Regulatory enforcement has intensified substantially. The 2025 environment encourages AI adoption for transaction monitoring, risk scoring, network analysis, and anomaly detection as regulators recognize traditional monitoring cannot keep pace with sophisticated laundering techniques. Compliance failures create reputational damage, regulatory sanctions, and potential criminal liability—making robust AML programs existential requirements rather than administrative obligations.
Evolving Regulatory Landscape
AML compliance undergoes rapid and ongoing transformation driven by adoption of artificial intelligence, real-time monitoring, and regulatory innovation. The Anti-Money Laundering Act of 2020 (AMLA 2020) expanded FinCEN's authority, introduced beneficial ownership reporting requirements, and encouraged technology adoption for compliance modernization.
Globally, jurisdictions continue harmonizing AML standards while adding local requirements creating complexity for fund managers with international investor bases. The EU's Sixth Anti-Money Laundering Directive (6AMLD) expanded criminal liability to include additional predicate offenses and strengthened cross-border cooperation among regulators.
AI and Machine Learning in AML Compliance
Despite proven capabilities, AI adoption in AML has been slower than enthusiasm suggests. Only 18% of AML compliance professionals report having AI/ML solutions in production, with another 18% piloting AI/ML solutions, while 25% plan implementation in the next 12-18 months. However, 40% have no current plans to adopt AI/ML, indicating significant adoption runway remains.
Current AI Applications in AML
AI enhances AML compliance across multiple functions. Transaction monitoring systems use machine learning to identify suspicious patterns that rule-based systems miss. Rather than flagging transactions exceeding static dollar thresholds, AI systems recognize anomalous behavior based on each investor's historical patterns—large transactions unusual for specific investors but normal for others.

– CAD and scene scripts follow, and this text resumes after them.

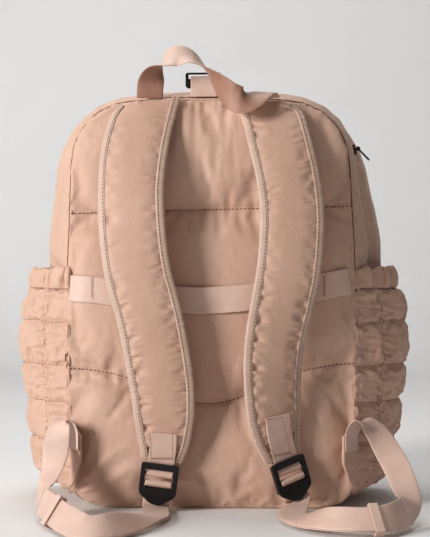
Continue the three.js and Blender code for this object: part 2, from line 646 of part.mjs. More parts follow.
// Middle line of a shoulder strap with its across and outward directions.
function strapLine(rows) {
  const seamWay = vector(1, 0, -Math.sign(rows[0].x) * STRAP_TOP_SLOPE).normalize();
  const place = (row) => vector(row.x * HALF_WIDTH, BACK_Y - row.out * DEPTH, row.z * HEIGHT);
  const curve = new THREE.CatmullRomCurve3(rows.map(place), false, 'centripetal');
  const line = [];
  for (let k = 0; k <= STRAP_STEPS; k += 1) {
    const t = k / STRAP_STEPS;
    const spot = t * (rows.length - 1);
    const low = Math.min(Math.floor(spot), rows.length - 2);
    const part = spot - low;
    const value = (column) => mix(rows[low][column], rows[low + 1][column], part);
    const along = curve.getTangent(t);
    const turn = THREE.MathUtils.degToRad(value('turn'));
    const across = vector(Math.cos(turn), Math.sin(turn), 0);
    across.addScaledVector(along, -across.dot(along)).normalize();
    across.lerp(seamWay, Math.max(1 - t / STRAP_TOP_BLEND, 0)).normalize();
    line.push({
      point: curve.getPoint(t),
      along,
      across,
      out: vector().crossVectors(along, across).normalize(),
      half: (STRAP_WIDTH * value('wide')) / 2,
      thick: (STRAP_THICK * value('thick')) / 2,
    });
  }
  return line;
}

// Points of a section, each given as a share across and a distance outwards.
function sectionAt(stop, section) {
  return section.map(([a, b]) => stop.point.clone()
    .addScaledVector(stop.across, a)
    .addScaledVector(stop.out, b));
}

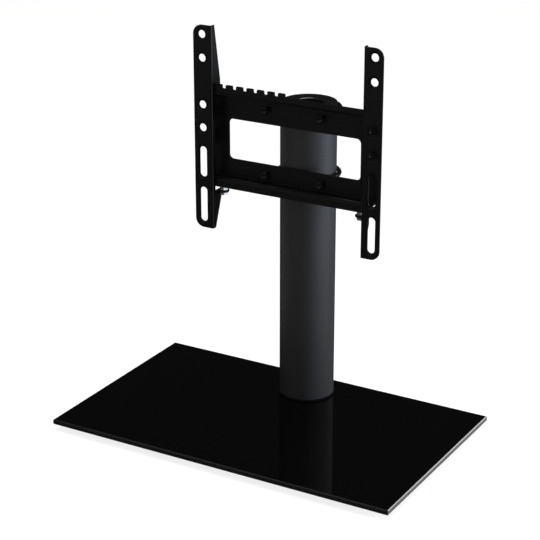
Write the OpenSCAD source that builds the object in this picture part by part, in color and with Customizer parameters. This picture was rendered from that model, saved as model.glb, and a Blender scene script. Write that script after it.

Risk scoring leverages AI to assess investor risk more accurately. Rather than simple categorical scoring (high/medium/low risk based on jurisdiction and industry), machine learning models synthesize hundreds of factors producing nuanced risk assessments that inform appropriate due diligence levels.
Network analysis powered by AI maps relationships among investors, beneficiaries, and portfolio companies—identifying hidden connections that manual review overlooks. These relationship networks reveal potential money laundering schemes where multiple apparently unrelated investors actually represent single beneficial owners.
KYC Automation and Enhanced Due Diligence
AI-powered KYC tools reduced identity verification time by 42% according to recent industry surveys. Automated systems extract information from identity documents using optical character recognition, verify authenticity through database checks, and screen against sanctions lists and politically exposed person databases instantly.
This automation dramatically accelerates investor onboarding while improving accuracy. Manual KYC processes taking days or weeks to gather documents, verify information, and conduct screening now complete in hours or minutes through AI-powered workflows. Faster onboarding improves investor experience while reducing operational costs.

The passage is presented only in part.